Arrangement in Flesh Colour and Grey: The Chinese Screen is associated with a group of paintings that may or may not have been originally painted by Whistler. The recorded history of this group starts in 1910.
In 1910 Elizabeth Robins Pennell (1855-1936) and Joseph Pennell (1860-1926) were shown a very large group of paintings by the London art dealers Messrs Dowdeswell and Dowdeswell. 1 Joseph Pennell speculated that these rolls of canvases might have come from Walter Greaves (1846-1930), or 'directly or indirectly', from Charles Augustus Howell (1840?-1890) or his heirs. 2
Walter Dowdeswell (1858-1929) described the history of these canvasses as he understood it.
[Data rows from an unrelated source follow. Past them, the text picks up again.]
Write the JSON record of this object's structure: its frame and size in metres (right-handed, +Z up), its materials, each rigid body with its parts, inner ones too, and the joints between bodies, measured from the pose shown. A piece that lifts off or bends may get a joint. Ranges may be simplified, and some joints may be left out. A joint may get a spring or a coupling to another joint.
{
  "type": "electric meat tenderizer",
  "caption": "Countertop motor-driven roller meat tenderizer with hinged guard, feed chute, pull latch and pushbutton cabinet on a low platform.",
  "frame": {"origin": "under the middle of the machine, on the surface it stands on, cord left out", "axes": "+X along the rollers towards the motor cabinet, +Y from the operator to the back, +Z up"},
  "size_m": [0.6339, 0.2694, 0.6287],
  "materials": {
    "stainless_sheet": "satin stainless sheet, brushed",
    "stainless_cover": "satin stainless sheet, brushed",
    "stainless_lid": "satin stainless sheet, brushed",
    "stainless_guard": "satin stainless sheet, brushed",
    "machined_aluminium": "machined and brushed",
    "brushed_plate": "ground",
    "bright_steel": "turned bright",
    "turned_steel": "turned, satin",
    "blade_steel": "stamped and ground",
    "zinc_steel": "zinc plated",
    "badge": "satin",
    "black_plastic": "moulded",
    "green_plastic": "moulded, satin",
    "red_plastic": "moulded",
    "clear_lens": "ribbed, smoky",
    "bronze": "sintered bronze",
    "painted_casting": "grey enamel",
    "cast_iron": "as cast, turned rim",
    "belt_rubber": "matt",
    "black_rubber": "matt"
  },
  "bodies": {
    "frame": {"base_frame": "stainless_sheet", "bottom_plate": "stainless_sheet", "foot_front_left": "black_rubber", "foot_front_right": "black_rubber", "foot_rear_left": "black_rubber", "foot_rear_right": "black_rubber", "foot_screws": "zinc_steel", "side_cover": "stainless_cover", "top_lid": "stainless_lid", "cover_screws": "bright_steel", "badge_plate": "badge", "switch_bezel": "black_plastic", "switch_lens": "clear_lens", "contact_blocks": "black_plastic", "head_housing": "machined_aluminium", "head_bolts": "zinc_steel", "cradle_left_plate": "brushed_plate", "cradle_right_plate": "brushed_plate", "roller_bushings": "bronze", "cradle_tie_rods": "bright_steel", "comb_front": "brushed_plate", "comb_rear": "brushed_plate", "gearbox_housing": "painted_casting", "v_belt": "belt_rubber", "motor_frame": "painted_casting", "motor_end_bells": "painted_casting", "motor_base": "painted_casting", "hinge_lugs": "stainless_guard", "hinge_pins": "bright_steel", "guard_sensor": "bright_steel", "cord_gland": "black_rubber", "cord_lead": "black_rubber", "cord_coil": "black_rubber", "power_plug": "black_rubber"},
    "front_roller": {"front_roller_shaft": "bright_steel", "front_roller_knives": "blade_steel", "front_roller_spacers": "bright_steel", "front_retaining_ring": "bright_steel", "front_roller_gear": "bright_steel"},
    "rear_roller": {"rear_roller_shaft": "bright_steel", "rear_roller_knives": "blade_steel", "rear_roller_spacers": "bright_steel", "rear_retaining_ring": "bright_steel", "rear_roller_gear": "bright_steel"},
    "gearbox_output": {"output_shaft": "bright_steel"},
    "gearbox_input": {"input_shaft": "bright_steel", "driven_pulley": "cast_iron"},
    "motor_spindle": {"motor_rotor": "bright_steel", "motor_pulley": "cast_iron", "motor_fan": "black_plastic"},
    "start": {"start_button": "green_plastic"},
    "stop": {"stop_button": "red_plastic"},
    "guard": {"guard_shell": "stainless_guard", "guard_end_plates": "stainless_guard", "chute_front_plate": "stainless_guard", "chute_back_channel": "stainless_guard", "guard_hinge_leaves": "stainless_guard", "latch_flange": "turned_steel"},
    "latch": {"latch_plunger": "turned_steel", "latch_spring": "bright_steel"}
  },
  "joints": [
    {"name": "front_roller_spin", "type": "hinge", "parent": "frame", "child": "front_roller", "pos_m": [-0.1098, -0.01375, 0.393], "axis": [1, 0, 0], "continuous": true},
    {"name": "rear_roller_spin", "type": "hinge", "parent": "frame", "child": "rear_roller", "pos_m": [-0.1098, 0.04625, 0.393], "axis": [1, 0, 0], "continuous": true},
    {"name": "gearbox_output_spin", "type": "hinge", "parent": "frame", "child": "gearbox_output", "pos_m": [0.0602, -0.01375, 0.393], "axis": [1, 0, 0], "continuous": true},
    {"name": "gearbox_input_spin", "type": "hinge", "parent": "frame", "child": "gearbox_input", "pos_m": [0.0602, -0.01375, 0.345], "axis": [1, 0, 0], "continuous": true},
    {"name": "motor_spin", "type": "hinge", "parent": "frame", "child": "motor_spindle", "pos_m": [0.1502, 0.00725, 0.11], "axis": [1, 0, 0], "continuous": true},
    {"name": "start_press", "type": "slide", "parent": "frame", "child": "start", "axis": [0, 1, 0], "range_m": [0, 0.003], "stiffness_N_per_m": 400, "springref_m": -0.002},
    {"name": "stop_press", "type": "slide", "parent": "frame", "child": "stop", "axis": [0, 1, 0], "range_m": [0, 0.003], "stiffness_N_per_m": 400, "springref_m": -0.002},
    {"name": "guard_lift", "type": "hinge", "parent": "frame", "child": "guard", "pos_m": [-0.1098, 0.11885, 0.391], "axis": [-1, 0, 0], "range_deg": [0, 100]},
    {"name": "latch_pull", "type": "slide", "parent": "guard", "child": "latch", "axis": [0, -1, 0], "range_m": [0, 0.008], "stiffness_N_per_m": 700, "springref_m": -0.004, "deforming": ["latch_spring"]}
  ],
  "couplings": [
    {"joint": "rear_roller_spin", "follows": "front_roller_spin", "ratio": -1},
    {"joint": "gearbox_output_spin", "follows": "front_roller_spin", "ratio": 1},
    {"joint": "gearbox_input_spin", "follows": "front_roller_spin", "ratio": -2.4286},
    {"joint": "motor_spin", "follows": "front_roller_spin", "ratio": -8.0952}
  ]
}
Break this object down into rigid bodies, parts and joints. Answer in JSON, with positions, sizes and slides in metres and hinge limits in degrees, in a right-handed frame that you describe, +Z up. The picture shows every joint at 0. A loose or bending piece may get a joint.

Walter T. Spencer, a second-hand bookseller at 27 New Oxford Street, sold 'rolls of canvases' to Frida Strindberg 'for nothing'; and in September 1910 Mme Strindberg sold 'about fifty' to Messrs Dowdeswell, who described the paintings as 'shockingly dirty but they saw passages that were unmistakably Whistler'. 3 On 15 September Dowdeswell showed Elizabeth Robins Pennell (1855-1936) an unsigned painting of an interior,
‘a woman, with black hair done up high on her head, wearing a grey dress, standing in front of a Japanese screen, a mantelpiece not unlike the mantelpiece in "The Little White Girl" behind it, not particularly good but the skirt was absolutely the Whistler of "The Six Projects": evidently a study of Miss Spartali for "La Princess du Pays de la Porcelaine".' 4
This description fits Arrangement in Flesh Colour and Grey: The Chinese Screen but the Pennells were wrong in suggesting that it was a study of Marie Spartali (Mrs W. J. Stillman) (1844-1927) for La Princesse du pays de la porcelaine [YMSM 050].
Furthermore, it would appear that doubts grew as to the authorship of Arrangement in Flesh Colour and Grey: The Chinese Screen, which was sold as by Walter Greaves (1846-1930) by Messrs Dowdeswell in 1917. 5
It was not exhibited in Whistler's lifetime.